The course lasted 14 weeks and covered a different topic each week, which built up to give a very coherent picture of both religions in the past and today. Each week there was a podcast to watch which began the topic and then a variety of in depth readings to work through. These ranged from research articles, book chapters, blogs and newspaper articles. At the end of the week, students had to post their comments on an on line forum on a given set of questions. These often generated some debate and this grew as the participants began to know each other and to ask more specific questions. The students came from all over the world and this was a fantastic opportunity to share ideas, experiences, local events and different perspectives with others from the most varied of backgrounds. This factor is a real strength of the course. Usually, studying involves being with people from the same country or local area and therefore students can share some of the same experiences and beliefs. This is not the case when you study on a course that is world-wide – our backgrounds were extremely different as were our reasons for studying on the course. Added to the fact that we would be talking about sensitive and potentially very difficult topics such as Israel, Zionism and Islamophobia, you can see that students could disagree widely on such areas. We did disagree, but we did it using research and the reading we had done to underpin our arguments, which made the debate more useful and non-personal. The forum made me see issues from other perspectives in a way that is not possible when you study locally. It gave us all a neutral space to begin our dialogue.

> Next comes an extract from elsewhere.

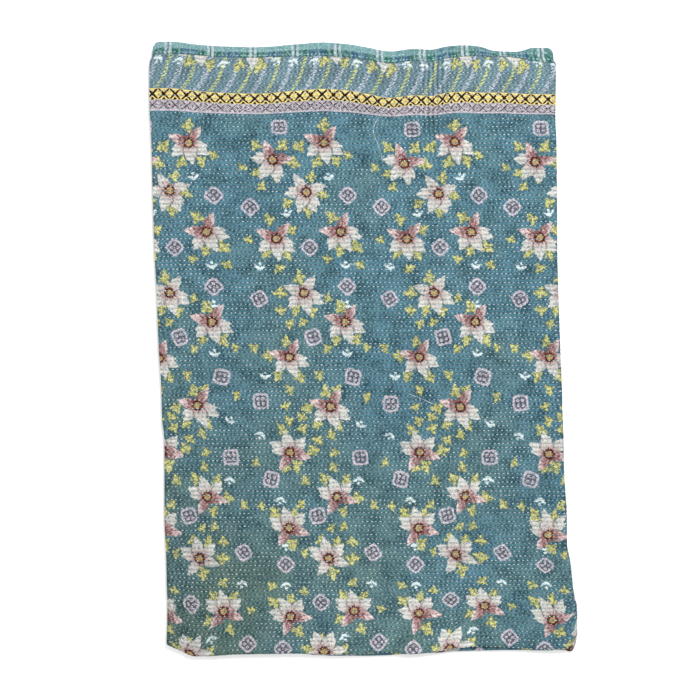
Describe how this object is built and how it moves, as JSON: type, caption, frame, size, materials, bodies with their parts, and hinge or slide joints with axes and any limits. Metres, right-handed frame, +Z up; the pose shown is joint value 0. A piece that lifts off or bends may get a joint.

The subjects we studied ranged from Biblical and Qur’anic scholarship, Israel, Palestine, Dialogue and the Other, Judaism and Islam in America, the history of Muslim Jewish encounters and constructive dialogue. I found the theological and historical topics easier than the political topics, as I have a degree in Theology, but the wide diversity of topics meant that everyone had stronger or weaker areas throughout the course.

As well as the weekly readings, students had to write two essays and a book review to complete the course. The book review came first and I chose the Bernard Lewis book “The Jews of Islam”, which provided a really comprehensive overview of the experiences and history of Jews across the world in Islamic countries. I learned about the Dhimmi laws offering a certain protection to Jews, which is something I had no knowledge of at all before this course. For the essays, I chose the Biblical and Qur’anic interpretations of Moses and The Convivencia in Andalusia. Both of these really stretched me to write. I had no knowledge of the Convivencia period and therefore had to do a lot of background reading to write the essay and I also had no knowledge about Qur’anic interpretation. I thoroughly enjoyed the readings for these and it changed my perspective on life in the past for Jews and Muslims. I followed this up recently with a visit to Toledo to see the Mosque and the Synagogue from long ago and to reflect on an age where both could live side by side without conflict.

Would I recommend the course?

I would recommend this course to anyone without hesitation. The areas I studied and the readings used stay with me now and I often reflect on them. I use as much of the information as possible with teachers, so that they are aware of the diversity within both religions and appreciate the heritage and great strengths of both. The course is very time consuming, as you need to study the readings every week and of course allow a lot more time when the course work is due. Therefore, you will need to commit time for the course every week for the 14 weeks. I usually spent about 3-4 hours reading on an average week, with much more time put in when the course work was due. I would recommend planning ahead and putting aside a morning a week at least, with the facility of afternoons for course work reading and then some days for writing the assignments. Planning ahead means that you do not need to do this for days on end, but in smaller chunks so that it is much more manageable. I felt the standard was at Masters level, which reflected the depth of reflection needed for such a complex study. The time spent on the course was worth it – it has given me much more knowledge and expertise and an appetite for more – a Masters might be coming next!